Clegg, like many in the field, acquired a lot of skills along the way. But as they prepare for the working world, chemical biologists need to guard against “superficial training in everything,” she says. “One challenge that a chemical biologist may have is trying to find his or her niche. As a chemical biology graduate, you might end up being a jack-of-all-trades and a master of none. If you haven’t gone into enough detail in one of the disciplines, you’re not sure how to market yourself.”
At the same time, Shawn Tang, a principal staffing consultant for Genentech’s Research and early development divisions in South San Francisco, recommends that students who are finishing up their graduate studies or contemplating a postdoc position obtain a wide range of training, including experience with automation and informatics.
“That could make them more marketable than someone who knows one thing and one thing only,” she says.
Candidates who apply to Genentech typically have completed a two- to three-year postdoc in which they have designed and completed an independent project. The company employs chemists with a biological bent, including chemical biologists, on teams that tackle oncology, inflammation, and central nervous system disorders. Genentech hired quite a few biofocused chemists in recent years because of good growth in its small-molecule division, Tang says. Unfortunately that means the company has fewer openings available this year.
No matter where they apply for work, Tang recommends that job candidates invest some time in polishing their curricula vitae. “Make sure it’s clean, it’s precise, it’s concise,” she says. Rather than cramming every activity into the document, it’s best to highlight the most significant information.
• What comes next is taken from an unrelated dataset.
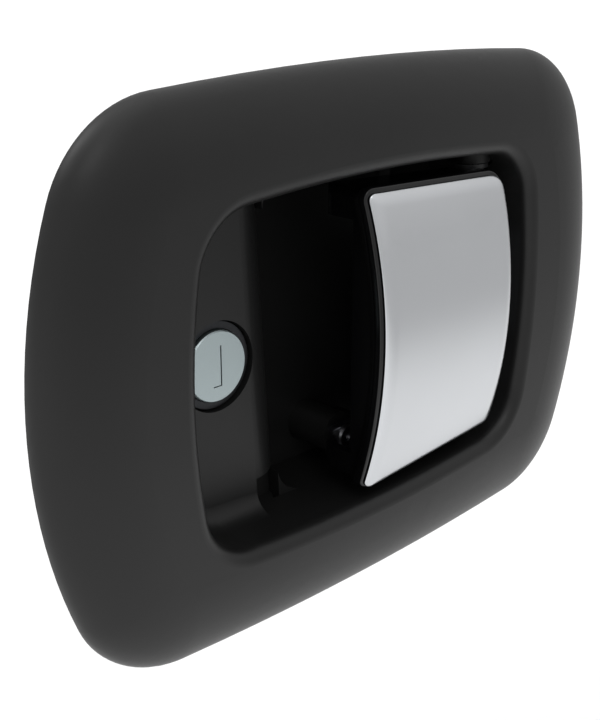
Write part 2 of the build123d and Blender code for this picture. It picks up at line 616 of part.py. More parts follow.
def hinge_pin():
    body = rod_z(PIN_R, -PIN_END_Z, PIN_END_Z, PIN_X, PIN_Y)
    body = chamfer(body.edges(), 0.5)
    for side in (1, -1):
        groove = rod_z(PIN_R + 1, *between(side, GROOVE_Z, GROOVE_Z + GROOVE_W), PIN_X, PIN_Y)
        body -= groove - rod_z(PIN_R - GROOVE_D, -60, 60, PIN_X, PIN_Y)
    return body


def pin_clip(side):
    """Open clip in the pin's groove."""
    start = GROOVE_Z + (GROOVE_W - CLIP_T) / 2
    low, high = between(side, start, start + CLIP_T)
    body = rod_z(CLIP_R, low, high, PIN_X, PIN_Y) - rod_z(PIN_R - GROOVE_D + 0.1, -60, 60, PIN_X, PIN_Y)
    return body - block(PIN_X - CLIP_MOUTH / 2, PIN_X + CLIP_MOUTH / 2, PIN_Y, PIN_Y + 10, -60, 60)


def paddle_lever():
    """Pressed lever: hub on the pin, round tip in the clutch plate, arm between the paddle's two webs."""
    blade = block(PIN_X - LEVER_NECK_HALF, PIN_X + LEVER_NECK_HALF, PIN_Y, TIP_Y, -LEVER_T / 2, LEVER_T / 2)
    blade += rod_z(LEVER_TIP_R, -LEVER_T / 2, LEVER_T / 2, PIN_X, TIP_Y)
    wide, narrow, foot, top = LEVER_HUB_R - 0.4, LEVER_NECK_HALF, PIN_Y + 2, PIN_Y + 2.2 * LEVER_HUB_R
    gusset = make_face(
        Polyline(
            (PIN_X - wide, foot), (PIN_X + wide, foot), (PIN_X + narrow, top), (PIN_X - narrow, top), close=True
        )
    )
    arm_tip = Pos(LEVER_RIVET_X, LEVER_RIVET_Y) * Circle(LEVER_ARM_R)
    arm = make_hull(arm_tip.edges() + (Pos(PIN_X, PIN_Y) * Circle(LEVER_HUB_R - 0.6)).edges())
    body = blade + extrude(gusset + arm, amount=LEVER_T / 2, both=True)
    body += rod_z(LEVER_HUB_R, -LEVER_HUB_HALF, LEVER_HUB_HALF, PIN_X, PIN_Y)
    body -= rod_z(PIN_R + RUN, -60, 60, PIN_X, PIN_Y)
    return body - rod_z(LEVER_RIVET_R + RIVET_FIT, -8, 8, LEVER_RIVET_X, LEVER_RIVET_Y)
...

For instance, full journal articles should be listed separately from presentations at conferences, which carry less weight.
Chemical biologists who are looking for a job need to be able to communicate their science and explain why it’s important, including the big picture, Harvard’s Balskus advises. They can practice by explaining their work to graduate students who aren’t in the chemistry program. Balskus makes sure the students in her lab have opportunities to present their work at venues outside of group meetings. The university helps by providing several informal settings, including journal clubs, where students can give presentations to broader audiences.
Presenting talks has another benefit: The exposure helps postdocs become known by potential employers, Marmorstein says.
Candidates who are looking for their first job can also utilize the network of contacts they’ve established during their training. Clegg says Sawyers and other mentors were critical to the success of her own job search. “None of the jobs I applied to blindly online led to anything,” she says. “Only the ones where my adviser was able to make an introduction for me led to interesting possibilities.”
Job seekers should also take advantage of social media including LinkedIn and Facebook, Tang says. Genentech posts frequent updates on its Facebook page. Both Genentech and Novartis utilize LinkedIn pages, and their recruiters also comb these sites for profiles of potential candidates. Recruiters at both companies have profiles on LinkedIn, and scientists are welcome to reach out to the recruiters for advice and networking, even if they aren’t currently on the job market.
Regardless of the path they take, the field’s practitioners appear to feel a calling to their work. As Vanderbilt’s Marnett puts it: “When we interview incoming graduate students, they say, ‘I really love chemistry and I want to keep doing chemistry, but I want to do something useful with it. I want to make a difference. I want to help people.’ And chemical biology is perfect for that.”